One day, another kitten will appear at her doorstep. She’ll scoop him up and giggle with joy. He’ll never take Lewis’s place. But the circle of life with pets will begin again.

The depth of loss at endings enables the heights of joy at beginnings.

I offer this to you who are going through an ending – divorce or break-up.  There are new beginnings ahead, in spite of the pain you feel now. It doesn’t diminish the good times. It simply means you keep going, and the cycle begins again with joy you think impossible right now.

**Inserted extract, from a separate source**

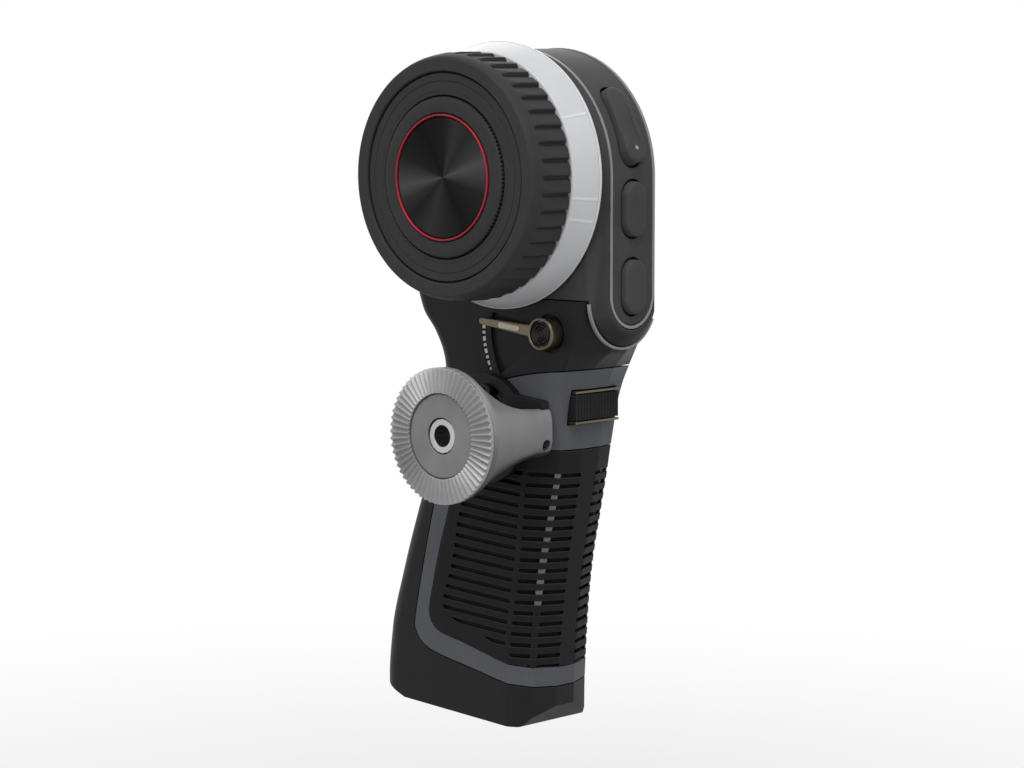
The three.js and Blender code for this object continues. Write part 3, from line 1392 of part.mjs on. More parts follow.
function makeBattery() {
  const b = battery;
  piece("battery_cell", turnedZ([
    [0, -batteryLength], [b.radius, -batteryLength], [b.radius, 0], [b.nubRadius, 0], [b.nubRadius, b.nubHeight],
    [0, b.nubHeight],
  ]), { color: 0x2f6b4f, roughness: 0.5, metalness: 0.1 }, batteryGroup);
  const contactFoot = b.nubHeight + gap;
  const carrierFoot = contactFoot + b.contactThickness + gap;
  const contact = rodZ(b.contactRadius, contactFoot, contactFoot + b.contactThickness);
  piece("top_contact", contact, silver, batteryGroup);
  const carrier = block(-b.carrierHalfWidth, b.carrierHalfWidth, -b.carrierFront, b.carrierBack,
    carrierFoot, carrierFoot + b.carrierThickness);
  piece("contact_carrier", carrier, blackPlastic, batteryGroup);
}

class SpringPath extends THREE.Curve {
  getPoint(share, target = new THREE.Vector3()) {
    const turn = share * door.springTurns * 2 * Math.PI;
    const radius = door.springRadius - door.springWire;
    const rise = door.springWire + share * (door.springHeight - 2 * door.springWire);
    return target.set(radius * Math.cos(turn), radius * Math.sin(turn), rise);
  }
}

function makeDoor() {
  const d = door;
  const plate = block(-d.halfWidth, d.halfWidth, -d.front, d.back, 0, d.thickness);
  const knuckle = placed(rodX(d.knuckleRadius, -d.knuckleHalf, d.knuckleHalf), 0, d.hingeBack, d.hingeUp);
  const web = block(-d.knuckleHalf, d.knuckleHalf, d.back - gap, d.hingeBack, d.hingeUp - d.knuckleRadius + gap,
    d.thickness);
  const pinHole = placed(rodX(d.pinRadius + gap, -d.halfWidth, d.halfWidth), 0, d.hingeBack, d.hingeUp);
  const latchSlot = block(-d.latchHalf - gap, d.latchHalf + gap, -d.front - overrun,
    -d.front + d.latchLength + d.latchTravel + gap, -overrun, d.latchThickness + 2 * gap);
  const rib = block(-d.ribHalf, d.ribHalf, d.ribStart - d.front, d.ribStart - d.front + d.ribWidth, -overrun,
    d.ribWidth);
  const ribs = Array.from({ length: d.ribs }, (_, i) => placed(rib, 0, i * d.ribPitch, 0));
  const swing = Math.hypot(d.hingeBack - d.back - gap, d.hingeUp) + gap;
  const relief = placed(rodX(swing, d.knuckleHalf, d.halfWidth + overrun, medium), 0, d.hingeBack, d.hingeUp);
  const slab = cut(plate, relief, relief.mirror([1, 0, 0]));
  piece("battery_door", cut(join(slab, knuckle, web), pinHole, latchSlot, ...ribs), blackPlastic, baseGroup);
  const pin = rodX(d.pinRadius, -d.pinHalf, d.pinHalf);
  piece("door_pin", placed(pin, 0, d.hingeBack, d.hingeUp), steel, baseGroup);

  const latch = join(
    block(-d.latchHalf, d.latchHalf, -d.front, -d.front + d.latchLength, gap, gap + d.latchThickness),
    block(-d.latchHalf + 2 * gap, d.latchHalf - 2 * gap, -d.front - d.latchTongue, -d.front + gap, gap,
      gap + d.latchThickness),
  );
  const grip = block(-d.latchHalf + 2 * gap, d.latchHalf - 2 * gap, -d.front, -d.front + d.ribWidth, -overrun,
    gap + d.ribWidth);
  const grips = Array.from({ length: d.latchGrips }, (_, i) => placed(grip, 0, (i + 1) * d.gripPitch, 0));
  piece("door_latch", cut(latch, ...grips), podPlastic, baseGroup);

  const wire = new THREE.Shape();
  wire.absarc(0, 0, d.springWire, 0, 2 * Math.PI, false);
  const coil = solid(new THREE.ExtrudeGeometry(wire, {
    steps: Math.round(d.springTurns * d.springFacets),
    curveSegments: d.wireFacets,
    bevelEnabled: false,
    extrudePath: new SpringPath(),
  }));
  const centre = doorDrop - batteryTopDrop;
  const shift = battery.topY + Math.tan(battery.tilt) * centre - d.y;
  piece("door_spring", placed(coil, 0, shift, d.thickness + gap), silver, baseGroup);
}

makeWheel();
makePod();
makeHandle();
makeMount();
makeBattery();
makeDoor();

export default followFocus;
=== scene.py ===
from math import atan2, copysign, cos, dist, pi, radians, sin, sqrt, tan, tanh

import bmesh
import bpy
import numpy as np
from mathutils import Matrix, Vector


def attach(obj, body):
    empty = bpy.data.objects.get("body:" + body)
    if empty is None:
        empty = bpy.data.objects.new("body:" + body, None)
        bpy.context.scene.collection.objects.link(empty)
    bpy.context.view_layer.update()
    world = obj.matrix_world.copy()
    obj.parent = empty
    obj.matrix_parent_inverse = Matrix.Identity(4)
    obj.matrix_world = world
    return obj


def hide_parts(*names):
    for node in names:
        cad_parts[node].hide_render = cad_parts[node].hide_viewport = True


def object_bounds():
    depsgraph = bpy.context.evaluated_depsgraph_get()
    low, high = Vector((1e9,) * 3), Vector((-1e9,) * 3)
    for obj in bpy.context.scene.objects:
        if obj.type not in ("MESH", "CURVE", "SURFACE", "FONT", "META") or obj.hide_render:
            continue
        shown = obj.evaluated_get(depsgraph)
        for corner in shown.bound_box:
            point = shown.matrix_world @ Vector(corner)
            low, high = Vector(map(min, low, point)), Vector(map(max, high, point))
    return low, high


# Looks for a hand-held wireless focus controller. Shapes are made in millimetres round the
# wheel's axis, as in the CAD source, and moved into the frame at the end.

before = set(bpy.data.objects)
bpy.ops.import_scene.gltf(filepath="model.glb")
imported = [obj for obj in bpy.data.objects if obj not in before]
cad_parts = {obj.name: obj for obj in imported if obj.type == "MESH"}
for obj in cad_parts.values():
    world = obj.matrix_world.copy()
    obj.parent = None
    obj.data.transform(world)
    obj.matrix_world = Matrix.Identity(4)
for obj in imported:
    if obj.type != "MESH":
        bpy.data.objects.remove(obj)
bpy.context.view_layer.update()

MM = 0.001
WHEEL_AT = (40.0, 5.5, 59.2)
TO_ROW = Matrix.Scale(MM, 4) @ Matrix.Translation(WHEEL_AT)
GAP = 0.3
FLOOR_DROP = 36.0
FAR = 60.0
DEEP = -200.0
SHARP = radians(30)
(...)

Thank you for the laughter, the lessons, and love, Lewis. Rest in peace.

2 replies
  1. Greg
    Greg says:

    You bet. For me it is dogs, and not just any dogs, German Shepherd dogs. Ever since I saw Rin Tin Tin as a kid (centuries ago…) I have known that my lot was supposed to include sharing my life with a GSD. Never knew why, until 2007 when I was 66. Of course the bottom line was and is: unconditional love. You get that only from our nonhuman friends who bond with us. From humans? But then in 2007 I discovered I had had all my life a pretty bad case of multifactor ADHD. Very high levels of atypicial behavior in restlessness and inattention. That makes for a very stable and frightening world, which gets worse as you age. But GSDs are bred to be 200% loyal, steady under fire so to speak, very trainable to just about anything and above all to bond very very strongly with one human being, That was just what I need(ed). So when we had to help Bruno move to another life in 2013 after 13 years of miraculous companionship, and when Kaiser died suddenly and horribly violently of hemangiosarcoma after 30 months of the warmest and closest companionship I’ve ever known, I howled and cried so hard I thought I’d choke, for days on end. You bet. That is an unmatched, indescribable tear in the weave of my soul, and that hurts. ITs the sort of wound that doesnt’t close, but just recedes as we inevitably move along in our time space dream we call life. thanks for sharing that.

    • KatForsythe
      KatForsythe says:

      HI Greg. Thanks for this tender response. Our animals become part of us.I know that excruciating pain you felt when Kaiser died. Theres nothing like that grief. I can still relive my last days with MamaDuke and Gordie, our Great Danes. I had to put them both down about 6 months apart. I never thought I’d recover. They were our first children. But somehow time makes it bearable. I still miss them.